• _Dataset extract_
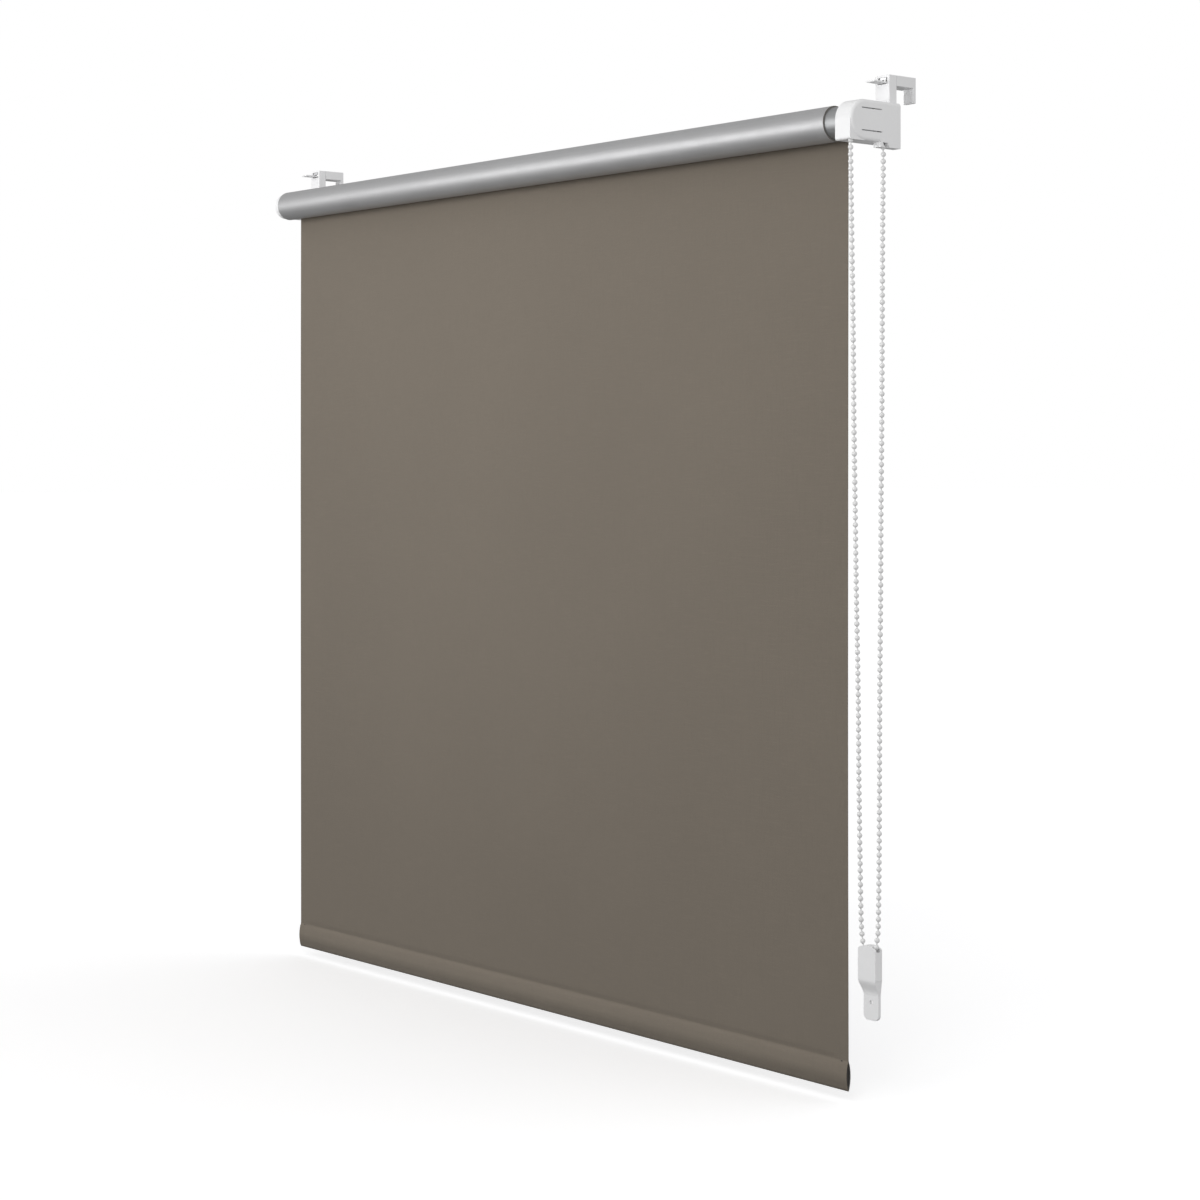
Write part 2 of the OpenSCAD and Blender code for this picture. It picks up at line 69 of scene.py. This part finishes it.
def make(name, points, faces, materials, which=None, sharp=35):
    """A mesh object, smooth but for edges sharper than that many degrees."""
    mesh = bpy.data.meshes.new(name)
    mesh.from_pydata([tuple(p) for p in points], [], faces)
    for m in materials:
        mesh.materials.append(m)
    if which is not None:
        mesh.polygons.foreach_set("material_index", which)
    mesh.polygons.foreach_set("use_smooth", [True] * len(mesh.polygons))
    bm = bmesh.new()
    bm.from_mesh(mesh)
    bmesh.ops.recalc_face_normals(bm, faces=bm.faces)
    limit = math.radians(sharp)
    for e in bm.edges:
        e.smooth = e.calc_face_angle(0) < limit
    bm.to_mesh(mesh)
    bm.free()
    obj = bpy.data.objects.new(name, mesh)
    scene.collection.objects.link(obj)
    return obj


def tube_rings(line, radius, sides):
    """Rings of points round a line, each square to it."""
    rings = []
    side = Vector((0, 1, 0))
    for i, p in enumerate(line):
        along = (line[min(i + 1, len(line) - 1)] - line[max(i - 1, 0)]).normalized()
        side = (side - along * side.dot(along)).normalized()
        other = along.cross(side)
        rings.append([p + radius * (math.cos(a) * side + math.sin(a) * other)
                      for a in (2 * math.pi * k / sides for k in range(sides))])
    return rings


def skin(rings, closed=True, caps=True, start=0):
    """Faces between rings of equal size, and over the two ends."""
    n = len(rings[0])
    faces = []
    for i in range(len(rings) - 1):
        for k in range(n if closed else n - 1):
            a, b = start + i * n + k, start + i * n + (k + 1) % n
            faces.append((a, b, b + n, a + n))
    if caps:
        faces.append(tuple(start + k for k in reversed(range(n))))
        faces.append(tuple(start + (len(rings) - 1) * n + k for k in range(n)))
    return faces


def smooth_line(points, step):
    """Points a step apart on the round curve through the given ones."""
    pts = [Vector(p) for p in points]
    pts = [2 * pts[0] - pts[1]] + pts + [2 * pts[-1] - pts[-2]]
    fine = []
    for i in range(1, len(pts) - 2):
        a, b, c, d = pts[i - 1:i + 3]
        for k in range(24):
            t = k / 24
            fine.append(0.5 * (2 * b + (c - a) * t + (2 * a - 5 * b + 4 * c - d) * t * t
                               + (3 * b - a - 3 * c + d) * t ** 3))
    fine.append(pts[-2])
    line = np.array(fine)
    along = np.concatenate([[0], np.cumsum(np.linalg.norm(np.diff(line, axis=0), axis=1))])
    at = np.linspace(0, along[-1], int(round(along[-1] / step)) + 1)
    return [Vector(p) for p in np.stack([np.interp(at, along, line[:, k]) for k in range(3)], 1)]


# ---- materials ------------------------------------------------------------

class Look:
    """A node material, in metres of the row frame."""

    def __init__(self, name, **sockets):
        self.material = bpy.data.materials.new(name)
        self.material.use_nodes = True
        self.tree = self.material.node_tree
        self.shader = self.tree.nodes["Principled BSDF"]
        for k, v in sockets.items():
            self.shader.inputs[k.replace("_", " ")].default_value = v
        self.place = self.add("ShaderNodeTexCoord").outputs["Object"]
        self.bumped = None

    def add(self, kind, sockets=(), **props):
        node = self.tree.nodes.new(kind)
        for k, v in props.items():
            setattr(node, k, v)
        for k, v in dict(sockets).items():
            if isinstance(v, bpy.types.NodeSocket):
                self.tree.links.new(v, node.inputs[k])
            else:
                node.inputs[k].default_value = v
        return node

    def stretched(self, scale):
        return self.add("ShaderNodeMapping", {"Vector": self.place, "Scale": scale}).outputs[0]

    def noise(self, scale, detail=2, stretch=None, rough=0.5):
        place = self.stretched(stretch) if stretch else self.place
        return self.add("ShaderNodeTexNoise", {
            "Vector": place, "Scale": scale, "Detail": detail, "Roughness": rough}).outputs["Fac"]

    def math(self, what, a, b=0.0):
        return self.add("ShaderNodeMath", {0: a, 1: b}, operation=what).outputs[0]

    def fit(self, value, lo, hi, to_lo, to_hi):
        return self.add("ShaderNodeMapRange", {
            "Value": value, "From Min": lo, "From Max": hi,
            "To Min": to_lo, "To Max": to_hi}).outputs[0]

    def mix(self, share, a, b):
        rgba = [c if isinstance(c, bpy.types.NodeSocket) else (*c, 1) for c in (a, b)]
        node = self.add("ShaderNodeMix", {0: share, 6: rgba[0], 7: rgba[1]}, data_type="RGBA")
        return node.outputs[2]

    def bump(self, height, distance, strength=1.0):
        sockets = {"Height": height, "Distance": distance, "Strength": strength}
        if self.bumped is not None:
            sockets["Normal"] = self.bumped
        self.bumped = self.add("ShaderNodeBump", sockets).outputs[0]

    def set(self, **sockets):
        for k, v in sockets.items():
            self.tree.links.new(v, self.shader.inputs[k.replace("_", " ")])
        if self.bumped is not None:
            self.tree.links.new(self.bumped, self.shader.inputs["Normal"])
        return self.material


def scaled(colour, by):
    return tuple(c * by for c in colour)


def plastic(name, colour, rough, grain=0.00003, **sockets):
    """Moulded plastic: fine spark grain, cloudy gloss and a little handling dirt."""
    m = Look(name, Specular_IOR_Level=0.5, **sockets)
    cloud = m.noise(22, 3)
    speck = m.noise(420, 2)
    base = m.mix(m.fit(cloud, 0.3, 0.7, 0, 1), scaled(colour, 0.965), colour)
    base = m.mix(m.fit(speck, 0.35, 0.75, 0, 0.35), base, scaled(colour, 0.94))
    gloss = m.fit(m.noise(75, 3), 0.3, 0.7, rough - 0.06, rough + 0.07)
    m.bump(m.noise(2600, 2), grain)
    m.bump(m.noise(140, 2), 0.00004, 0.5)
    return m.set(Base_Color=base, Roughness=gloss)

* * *

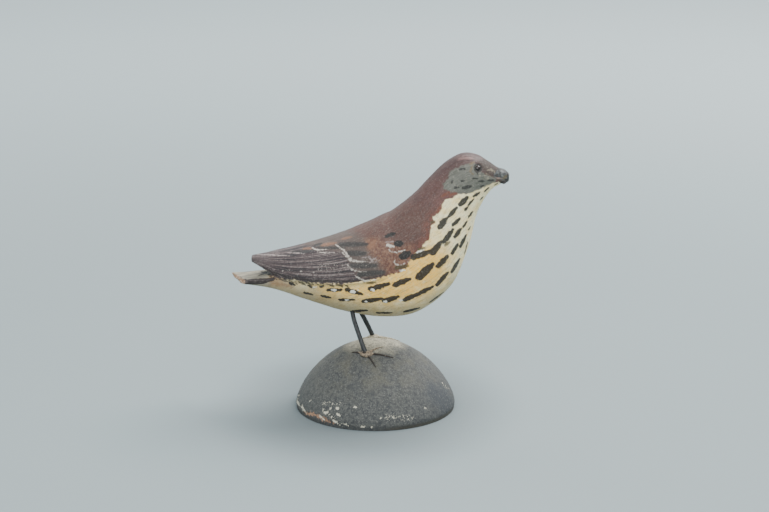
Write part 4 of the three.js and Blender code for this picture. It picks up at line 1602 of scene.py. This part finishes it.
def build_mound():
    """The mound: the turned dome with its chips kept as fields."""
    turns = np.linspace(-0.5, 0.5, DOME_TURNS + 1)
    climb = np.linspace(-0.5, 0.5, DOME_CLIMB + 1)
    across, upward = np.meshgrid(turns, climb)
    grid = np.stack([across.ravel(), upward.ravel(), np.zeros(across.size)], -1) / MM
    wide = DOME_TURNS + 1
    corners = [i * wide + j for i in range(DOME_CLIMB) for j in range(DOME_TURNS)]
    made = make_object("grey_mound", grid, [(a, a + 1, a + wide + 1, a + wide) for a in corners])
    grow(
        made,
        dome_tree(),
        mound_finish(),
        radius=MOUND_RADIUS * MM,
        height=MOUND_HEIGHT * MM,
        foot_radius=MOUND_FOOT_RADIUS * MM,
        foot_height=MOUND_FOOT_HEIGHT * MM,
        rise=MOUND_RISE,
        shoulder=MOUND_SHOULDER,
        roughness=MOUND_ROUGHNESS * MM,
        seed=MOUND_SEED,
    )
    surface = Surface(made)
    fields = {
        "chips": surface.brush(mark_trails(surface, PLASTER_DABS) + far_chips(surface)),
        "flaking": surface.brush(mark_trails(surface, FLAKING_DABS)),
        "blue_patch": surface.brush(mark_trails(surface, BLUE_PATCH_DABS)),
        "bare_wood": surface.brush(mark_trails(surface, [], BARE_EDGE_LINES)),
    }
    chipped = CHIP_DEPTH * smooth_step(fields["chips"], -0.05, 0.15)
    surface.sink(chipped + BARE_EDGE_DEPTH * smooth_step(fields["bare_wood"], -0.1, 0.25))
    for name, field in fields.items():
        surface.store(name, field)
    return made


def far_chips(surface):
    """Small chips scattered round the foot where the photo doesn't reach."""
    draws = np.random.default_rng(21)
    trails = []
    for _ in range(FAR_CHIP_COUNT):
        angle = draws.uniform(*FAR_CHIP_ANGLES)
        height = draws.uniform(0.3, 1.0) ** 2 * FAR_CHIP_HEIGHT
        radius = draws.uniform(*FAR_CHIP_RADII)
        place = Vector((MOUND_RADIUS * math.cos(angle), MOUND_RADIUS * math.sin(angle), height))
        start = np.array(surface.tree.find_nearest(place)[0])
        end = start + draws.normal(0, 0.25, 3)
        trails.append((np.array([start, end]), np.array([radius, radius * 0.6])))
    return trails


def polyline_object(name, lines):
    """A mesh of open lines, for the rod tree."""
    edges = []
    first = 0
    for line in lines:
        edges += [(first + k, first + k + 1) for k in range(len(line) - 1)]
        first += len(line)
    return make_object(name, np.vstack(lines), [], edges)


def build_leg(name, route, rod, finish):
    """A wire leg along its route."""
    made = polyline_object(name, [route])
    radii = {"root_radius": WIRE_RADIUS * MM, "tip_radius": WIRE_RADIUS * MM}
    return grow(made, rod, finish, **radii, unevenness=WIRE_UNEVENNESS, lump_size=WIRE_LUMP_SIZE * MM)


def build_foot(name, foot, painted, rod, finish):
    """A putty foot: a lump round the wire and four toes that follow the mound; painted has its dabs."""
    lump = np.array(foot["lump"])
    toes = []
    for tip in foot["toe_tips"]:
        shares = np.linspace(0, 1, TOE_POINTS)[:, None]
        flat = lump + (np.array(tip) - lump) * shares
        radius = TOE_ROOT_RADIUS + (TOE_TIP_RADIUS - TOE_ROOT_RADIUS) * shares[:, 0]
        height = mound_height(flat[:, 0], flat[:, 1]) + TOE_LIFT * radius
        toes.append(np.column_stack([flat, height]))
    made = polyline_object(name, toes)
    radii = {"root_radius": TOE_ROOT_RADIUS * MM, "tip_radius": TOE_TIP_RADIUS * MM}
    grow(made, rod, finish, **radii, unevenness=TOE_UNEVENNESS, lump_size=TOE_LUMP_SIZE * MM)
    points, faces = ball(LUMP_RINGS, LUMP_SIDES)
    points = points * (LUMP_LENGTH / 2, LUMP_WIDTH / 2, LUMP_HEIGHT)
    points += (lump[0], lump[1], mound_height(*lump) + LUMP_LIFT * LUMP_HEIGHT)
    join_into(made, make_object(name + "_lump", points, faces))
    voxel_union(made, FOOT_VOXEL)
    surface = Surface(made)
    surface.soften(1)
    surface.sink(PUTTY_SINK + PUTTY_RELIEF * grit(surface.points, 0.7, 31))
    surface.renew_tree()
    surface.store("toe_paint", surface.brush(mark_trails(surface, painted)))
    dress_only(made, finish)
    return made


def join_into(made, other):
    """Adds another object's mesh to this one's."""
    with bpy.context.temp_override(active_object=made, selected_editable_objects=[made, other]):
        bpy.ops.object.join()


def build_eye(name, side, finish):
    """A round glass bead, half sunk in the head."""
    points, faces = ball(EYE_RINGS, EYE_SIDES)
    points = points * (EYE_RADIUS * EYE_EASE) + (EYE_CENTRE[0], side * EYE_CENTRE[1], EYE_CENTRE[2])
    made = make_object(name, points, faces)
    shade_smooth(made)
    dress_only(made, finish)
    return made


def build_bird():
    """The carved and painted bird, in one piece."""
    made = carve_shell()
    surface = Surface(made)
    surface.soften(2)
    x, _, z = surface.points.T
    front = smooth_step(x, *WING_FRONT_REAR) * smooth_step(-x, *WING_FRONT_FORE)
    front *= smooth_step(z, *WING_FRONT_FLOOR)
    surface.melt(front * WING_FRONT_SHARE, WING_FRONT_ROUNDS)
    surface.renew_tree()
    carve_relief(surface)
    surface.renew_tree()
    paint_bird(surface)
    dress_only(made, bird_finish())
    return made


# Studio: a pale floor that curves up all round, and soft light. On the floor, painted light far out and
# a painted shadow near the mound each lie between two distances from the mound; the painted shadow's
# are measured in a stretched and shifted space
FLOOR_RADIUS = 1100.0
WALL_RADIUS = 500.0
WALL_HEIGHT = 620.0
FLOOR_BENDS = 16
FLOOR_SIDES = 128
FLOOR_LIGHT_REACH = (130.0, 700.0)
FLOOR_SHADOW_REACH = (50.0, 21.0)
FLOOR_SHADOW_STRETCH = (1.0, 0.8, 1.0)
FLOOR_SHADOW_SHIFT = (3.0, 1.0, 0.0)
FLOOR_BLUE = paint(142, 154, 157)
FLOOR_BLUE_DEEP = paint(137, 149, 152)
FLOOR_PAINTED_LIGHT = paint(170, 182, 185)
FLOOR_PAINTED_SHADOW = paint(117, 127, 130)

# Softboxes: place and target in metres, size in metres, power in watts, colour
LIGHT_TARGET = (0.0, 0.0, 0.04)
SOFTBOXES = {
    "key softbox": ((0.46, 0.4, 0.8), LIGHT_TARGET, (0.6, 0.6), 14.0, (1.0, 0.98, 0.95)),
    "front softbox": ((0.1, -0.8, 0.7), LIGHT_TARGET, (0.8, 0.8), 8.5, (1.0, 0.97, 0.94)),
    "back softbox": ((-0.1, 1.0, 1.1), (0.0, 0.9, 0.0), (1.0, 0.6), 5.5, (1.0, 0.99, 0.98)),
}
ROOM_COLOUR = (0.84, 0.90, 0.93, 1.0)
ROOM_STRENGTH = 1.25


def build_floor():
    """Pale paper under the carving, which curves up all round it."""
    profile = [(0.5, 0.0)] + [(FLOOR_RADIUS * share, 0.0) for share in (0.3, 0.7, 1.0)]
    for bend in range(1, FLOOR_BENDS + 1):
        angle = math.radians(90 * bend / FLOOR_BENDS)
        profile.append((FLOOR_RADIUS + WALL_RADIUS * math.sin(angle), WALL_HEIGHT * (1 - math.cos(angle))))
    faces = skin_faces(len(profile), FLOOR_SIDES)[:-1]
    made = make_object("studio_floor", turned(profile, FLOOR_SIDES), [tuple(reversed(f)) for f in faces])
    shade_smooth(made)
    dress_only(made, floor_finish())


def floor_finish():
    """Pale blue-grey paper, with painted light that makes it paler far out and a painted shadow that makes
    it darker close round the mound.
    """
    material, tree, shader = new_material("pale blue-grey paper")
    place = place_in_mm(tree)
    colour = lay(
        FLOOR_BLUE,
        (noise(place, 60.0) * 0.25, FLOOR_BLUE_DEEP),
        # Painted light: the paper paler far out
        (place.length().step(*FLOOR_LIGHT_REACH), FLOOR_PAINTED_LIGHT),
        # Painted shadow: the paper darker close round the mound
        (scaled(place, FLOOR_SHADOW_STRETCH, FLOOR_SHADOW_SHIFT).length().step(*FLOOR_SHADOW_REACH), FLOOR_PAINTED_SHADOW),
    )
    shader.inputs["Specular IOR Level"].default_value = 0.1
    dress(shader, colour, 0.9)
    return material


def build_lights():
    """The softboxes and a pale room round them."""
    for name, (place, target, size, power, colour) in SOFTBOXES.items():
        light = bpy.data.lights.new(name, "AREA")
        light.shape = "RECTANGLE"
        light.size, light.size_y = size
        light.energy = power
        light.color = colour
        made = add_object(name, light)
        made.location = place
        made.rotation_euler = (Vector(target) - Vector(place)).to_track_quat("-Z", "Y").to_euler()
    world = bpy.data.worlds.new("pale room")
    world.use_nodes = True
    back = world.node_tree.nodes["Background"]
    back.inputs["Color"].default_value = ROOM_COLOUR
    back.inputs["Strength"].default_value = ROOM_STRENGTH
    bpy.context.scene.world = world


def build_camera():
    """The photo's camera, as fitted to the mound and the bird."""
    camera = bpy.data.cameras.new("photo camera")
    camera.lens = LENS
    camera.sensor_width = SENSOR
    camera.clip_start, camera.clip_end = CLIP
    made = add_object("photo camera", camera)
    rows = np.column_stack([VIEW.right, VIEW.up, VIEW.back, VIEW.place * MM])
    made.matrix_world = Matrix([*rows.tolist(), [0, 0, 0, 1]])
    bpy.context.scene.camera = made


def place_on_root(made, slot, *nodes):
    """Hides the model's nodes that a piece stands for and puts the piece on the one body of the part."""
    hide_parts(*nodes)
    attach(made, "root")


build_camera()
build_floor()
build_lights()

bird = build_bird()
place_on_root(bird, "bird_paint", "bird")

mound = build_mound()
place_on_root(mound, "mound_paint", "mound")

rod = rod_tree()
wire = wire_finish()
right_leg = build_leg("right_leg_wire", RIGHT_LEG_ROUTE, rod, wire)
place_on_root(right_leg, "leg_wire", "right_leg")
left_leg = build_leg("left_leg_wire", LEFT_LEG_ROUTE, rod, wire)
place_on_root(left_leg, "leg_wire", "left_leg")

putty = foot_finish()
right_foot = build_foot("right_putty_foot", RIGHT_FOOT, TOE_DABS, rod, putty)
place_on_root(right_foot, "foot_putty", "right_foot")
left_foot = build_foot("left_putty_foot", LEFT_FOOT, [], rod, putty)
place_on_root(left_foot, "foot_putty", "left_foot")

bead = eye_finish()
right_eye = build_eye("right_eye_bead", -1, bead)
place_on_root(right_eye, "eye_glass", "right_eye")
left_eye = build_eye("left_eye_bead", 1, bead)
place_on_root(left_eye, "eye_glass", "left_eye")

• _Problem to solve_
Give again the lines from the one with "Write part 2" to the one with "return rings", both lines included, exactly and with no other line.

• _Solution_
Write part 2 of the OpenSCAD and Blender code for this picture. It picks up at line 69 of scene.py. This part finishes it.
def make(name, points, faces, materials, which=None, sharp=35):
    """A mesh object, smooth but for edges sharper than that many degrees."""
    mesh = bpy.data.meshes.new(name)
    mesh.from_pydata([tuple(p) for p in points], [], faces)
    for m in materials:
        mesh.materials.append(m)
    if which is not None:
        mesh.polygons.foreach_set("material_index", which)
    mesh.polygons.foreach_set("use_smooth", [True] * len(mesh.polygons))
    bm = bmesh.new()
    bm.from_mesh(mesh)
    bmesh.ops.recalc_face_normals(bm, faces=bm.faces)
    limit = math.radians(sharp)
    for e in bm.edges:
        e.smooth = e.calc_face_angle(0) < limit
    bm.to_mesh(mesh)
    bm.free()
    obj = bpy.data.objects.new(name, mesh)
    scene.collection.objects.link(obj)
    return obj


def tube_rings(line, radius, sides):
    """Rings of points round a line, each square to it."""
    rings = []
    side = Vector((0, 1, 0))
    for i, p in enumerate(line):
        along = (line[min(i + 1, len(line) - 1)] - line[max(i - 1, 0)]).normalized()
        side = (side - along * side.dot(along)).normalized()
        other = along.cross(side)
        rings.append([p + radius * (math.cos(a) * side + math.sin(a) * other)
                      for a in (2 * math.pi * k / sides for k in range(sides))])
    return rings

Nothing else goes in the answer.